GOAL: The lines to extract run from the first line of the entries through the line that contains "return radii"; reproduce exactly those lines and no others.

DATA FOR PROCESSING:

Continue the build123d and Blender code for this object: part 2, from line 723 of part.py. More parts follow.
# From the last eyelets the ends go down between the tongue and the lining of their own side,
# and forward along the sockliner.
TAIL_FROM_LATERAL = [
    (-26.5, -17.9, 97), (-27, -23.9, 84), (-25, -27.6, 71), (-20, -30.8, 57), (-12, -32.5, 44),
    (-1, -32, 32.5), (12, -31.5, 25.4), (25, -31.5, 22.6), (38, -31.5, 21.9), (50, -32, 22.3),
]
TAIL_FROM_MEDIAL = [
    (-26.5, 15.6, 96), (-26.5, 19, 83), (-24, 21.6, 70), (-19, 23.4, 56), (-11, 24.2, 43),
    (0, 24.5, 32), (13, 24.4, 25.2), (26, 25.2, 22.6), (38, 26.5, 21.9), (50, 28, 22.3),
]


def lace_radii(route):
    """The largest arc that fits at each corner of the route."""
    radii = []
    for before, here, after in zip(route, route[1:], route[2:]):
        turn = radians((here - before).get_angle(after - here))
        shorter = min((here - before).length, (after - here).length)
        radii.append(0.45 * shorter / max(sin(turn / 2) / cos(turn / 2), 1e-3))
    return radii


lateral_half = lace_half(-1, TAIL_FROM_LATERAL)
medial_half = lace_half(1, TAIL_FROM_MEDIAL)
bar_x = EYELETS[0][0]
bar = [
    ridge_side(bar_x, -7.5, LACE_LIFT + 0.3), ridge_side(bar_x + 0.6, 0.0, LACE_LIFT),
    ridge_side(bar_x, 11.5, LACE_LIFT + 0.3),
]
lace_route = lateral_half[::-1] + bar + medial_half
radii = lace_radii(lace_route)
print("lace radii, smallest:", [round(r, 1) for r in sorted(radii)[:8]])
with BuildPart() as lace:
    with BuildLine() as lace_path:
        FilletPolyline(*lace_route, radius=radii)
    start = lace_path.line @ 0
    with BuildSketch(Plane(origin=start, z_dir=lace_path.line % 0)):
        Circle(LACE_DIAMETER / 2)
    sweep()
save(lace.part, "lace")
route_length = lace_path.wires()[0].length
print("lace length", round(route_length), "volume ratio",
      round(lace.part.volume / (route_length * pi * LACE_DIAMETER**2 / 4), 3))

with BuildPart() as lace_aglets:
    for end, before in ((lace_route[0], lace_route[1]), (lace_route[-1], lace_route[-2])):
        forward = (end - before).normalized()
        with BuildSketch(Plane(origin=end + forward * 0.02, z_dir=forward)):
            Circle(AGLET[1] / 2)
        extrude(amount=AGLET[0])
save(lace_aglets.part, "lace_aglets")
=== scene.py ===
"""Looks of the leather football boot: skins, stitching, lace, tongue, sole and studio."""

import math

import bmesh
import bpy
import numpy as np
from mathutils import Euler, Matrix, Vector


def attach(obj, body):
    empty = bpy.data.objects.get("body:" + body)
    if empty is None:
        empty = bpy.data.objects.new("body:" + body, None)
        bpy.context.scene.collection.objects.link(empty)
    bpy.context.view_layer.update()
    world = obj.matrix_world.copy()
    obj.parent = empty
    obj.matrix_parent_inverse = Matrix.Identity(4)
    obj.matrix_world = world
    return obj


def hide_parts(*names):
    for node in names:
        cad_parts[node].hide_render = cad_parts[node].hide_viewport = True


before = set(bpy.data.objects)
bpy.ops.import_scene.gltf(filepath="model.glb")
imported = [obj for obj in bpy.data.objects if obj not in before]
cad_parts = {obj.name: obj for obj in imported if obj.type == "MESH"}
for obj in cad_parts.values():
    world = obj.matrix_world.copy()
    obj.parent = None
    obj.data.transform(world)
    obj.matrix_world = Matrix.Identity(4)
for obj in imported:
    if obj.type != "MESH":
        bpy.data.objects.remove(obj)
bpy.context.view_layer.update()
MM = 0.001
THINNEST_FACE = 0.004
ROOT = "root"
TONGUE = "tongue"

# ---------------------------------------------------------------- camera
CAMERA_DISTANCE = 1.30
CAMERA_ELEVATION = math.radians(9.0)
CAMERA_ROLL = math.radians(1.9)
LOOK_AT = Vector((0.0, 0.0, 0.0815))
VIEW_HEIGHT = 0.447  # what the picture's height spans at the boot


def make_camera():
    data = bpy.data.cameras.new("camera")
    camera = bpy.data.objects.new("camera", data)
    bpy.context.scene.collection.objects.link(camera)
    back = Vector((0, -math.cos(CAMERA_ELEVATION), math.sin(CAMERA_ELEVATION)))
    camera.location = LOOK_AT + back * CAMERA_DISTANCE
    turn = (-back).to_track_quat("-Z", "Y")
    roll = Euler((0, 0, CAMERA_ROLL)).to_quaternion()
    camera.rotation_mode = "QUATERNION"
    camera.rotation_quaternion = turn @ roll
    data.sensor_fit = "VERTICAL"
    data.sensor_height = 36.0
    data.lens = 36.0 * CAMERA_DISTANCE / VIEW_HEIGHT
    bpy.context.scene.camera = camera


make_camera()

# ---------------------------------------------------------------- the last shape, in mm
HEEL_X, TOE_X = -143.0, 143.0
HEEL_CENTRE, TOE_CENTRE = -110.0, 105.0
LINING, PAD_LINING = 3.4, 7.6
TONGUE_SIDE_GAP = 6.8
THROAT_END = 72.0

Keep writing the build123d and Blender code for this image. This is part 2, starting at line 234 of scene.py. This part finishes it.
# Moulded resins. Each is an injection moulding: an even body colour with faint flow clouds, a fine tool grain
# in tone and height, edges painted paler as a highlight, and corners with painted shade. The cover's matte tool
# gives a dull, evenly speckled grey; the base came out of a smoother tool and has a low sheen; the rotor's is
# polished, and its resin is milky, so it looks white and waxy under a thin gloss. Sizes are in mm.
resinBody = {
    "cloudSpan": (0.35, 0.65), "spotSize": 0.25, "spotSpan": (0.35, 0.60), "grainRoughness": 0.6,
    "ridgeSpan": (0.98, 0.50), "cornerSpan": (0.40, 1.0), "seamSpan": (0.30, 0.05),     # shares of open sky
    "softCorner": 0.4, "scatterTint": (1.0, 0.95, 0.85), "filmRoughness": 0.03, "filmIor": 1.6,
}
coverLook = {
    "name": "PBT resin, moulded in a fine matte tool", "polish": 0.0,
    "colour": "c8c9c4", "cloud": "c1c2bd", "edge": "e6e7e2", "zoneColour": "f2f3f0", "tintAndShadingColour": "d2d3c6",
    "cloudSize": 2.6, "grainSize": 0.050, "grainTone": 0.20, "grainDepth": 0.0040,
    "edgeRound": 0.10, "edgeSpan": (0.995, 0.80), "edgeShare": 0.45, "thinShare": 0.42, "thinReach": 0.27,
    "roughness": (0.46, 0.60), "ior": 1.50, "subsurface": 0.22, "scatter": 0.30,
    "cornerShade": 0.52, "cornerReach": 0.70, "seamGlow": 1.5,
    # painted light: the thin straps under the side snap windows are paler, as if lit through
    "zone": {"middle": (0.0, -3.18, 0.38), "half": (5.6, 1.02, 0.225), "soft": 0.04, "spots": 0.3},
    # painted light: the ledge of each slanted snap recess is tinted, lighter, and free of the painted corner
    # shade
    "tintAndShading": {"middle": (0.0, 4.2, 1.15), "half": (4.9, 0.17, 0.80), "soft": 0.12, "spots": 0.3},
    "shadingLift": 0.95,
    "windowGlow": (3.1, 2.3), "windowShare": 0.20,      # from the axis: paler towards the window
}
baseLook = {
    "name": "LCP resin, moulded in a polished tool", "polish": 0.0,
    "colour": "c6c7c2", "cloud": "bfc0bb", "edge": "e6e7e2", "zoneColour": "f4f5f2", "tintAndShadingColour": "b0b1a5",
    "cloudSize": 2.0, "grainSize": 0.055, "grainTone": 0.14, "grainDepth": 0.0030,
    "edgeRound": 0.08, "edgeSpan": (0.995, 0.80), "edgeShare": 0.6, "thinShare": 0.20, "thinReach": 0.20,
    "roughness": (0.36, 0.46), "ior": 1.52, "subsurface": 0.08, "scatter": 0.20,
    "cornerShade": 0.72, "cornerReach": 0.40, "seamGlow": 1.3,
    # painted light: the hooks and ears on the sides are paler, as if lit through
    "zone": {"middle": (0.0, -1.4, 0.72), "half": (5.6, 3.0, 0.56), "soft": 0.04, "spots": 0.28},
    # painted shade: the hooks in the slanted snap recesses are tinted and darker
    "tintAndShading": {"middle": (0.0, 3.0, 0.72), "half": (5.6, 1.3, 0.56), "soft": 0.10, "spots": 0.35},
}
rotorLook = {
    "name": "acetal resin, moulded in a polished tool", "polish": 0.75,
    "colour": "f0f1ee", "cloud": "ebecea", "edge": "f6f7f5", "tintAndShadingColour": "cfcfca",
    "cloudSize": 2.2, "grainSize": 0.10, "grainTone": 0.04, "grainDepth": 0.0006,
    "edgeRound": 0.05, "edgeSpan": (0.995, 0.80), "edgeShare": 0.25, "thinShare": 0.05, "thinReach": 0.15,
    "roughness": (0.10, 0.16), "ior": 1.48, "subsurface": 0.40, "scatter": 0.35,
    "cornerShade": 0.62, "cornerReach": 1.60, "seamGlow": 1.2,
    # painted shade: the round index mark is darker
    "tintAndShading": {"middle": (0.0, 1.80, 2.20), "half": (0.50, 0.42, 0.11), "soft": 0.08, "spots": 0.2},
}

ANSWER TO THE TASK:
Continue the build123d and Blender code for this object: part 2, from line 723 of part.py. More parts follow.
# From the last eyelets the ends go down between the tongue and the lining of their own side,
# and forward along the sockliner.
TAIL_FROM_LATERAL = [
    (-26.5, -17.9, 97), (-27, -23.9, 84), (-25, -27.6, 71), (-20, -30.8, 57), (-12, -32.5, 44),
    (-1, -32, 32.5), (12, -31.5, 25.4), (25, -31.5, 22.6), (38, -31.5, 21.9), (50, -32, 22.3),
]
TAIL_FROM_MEDIAL = [
    (-26.5, 15.6, 96), (-26.5, 19, 83), (-24, 21.6, 70), (-19, 23.4, 56), (-11, 24.2, 43),
    (0, 24.5, 32), (13, 24.4, 25.2), (26, 25.2, 22.6), (38, 26.5, 21.9), (50, 28, 22.3),
]


def lace_radii(route):
    """The largest arc that fits at each corner of the route."""
    radii = []
    for before, here, after in zip(route, route[1:], route[2:]):
        turn = radians((here - before).get_angle(after - here))
        shorter = min((here - before).length, (after - here).length)
        radii.append(0.45 * shorter / max(sin(turn / 2) / cos(turn / 2), 1e-3))
    return radii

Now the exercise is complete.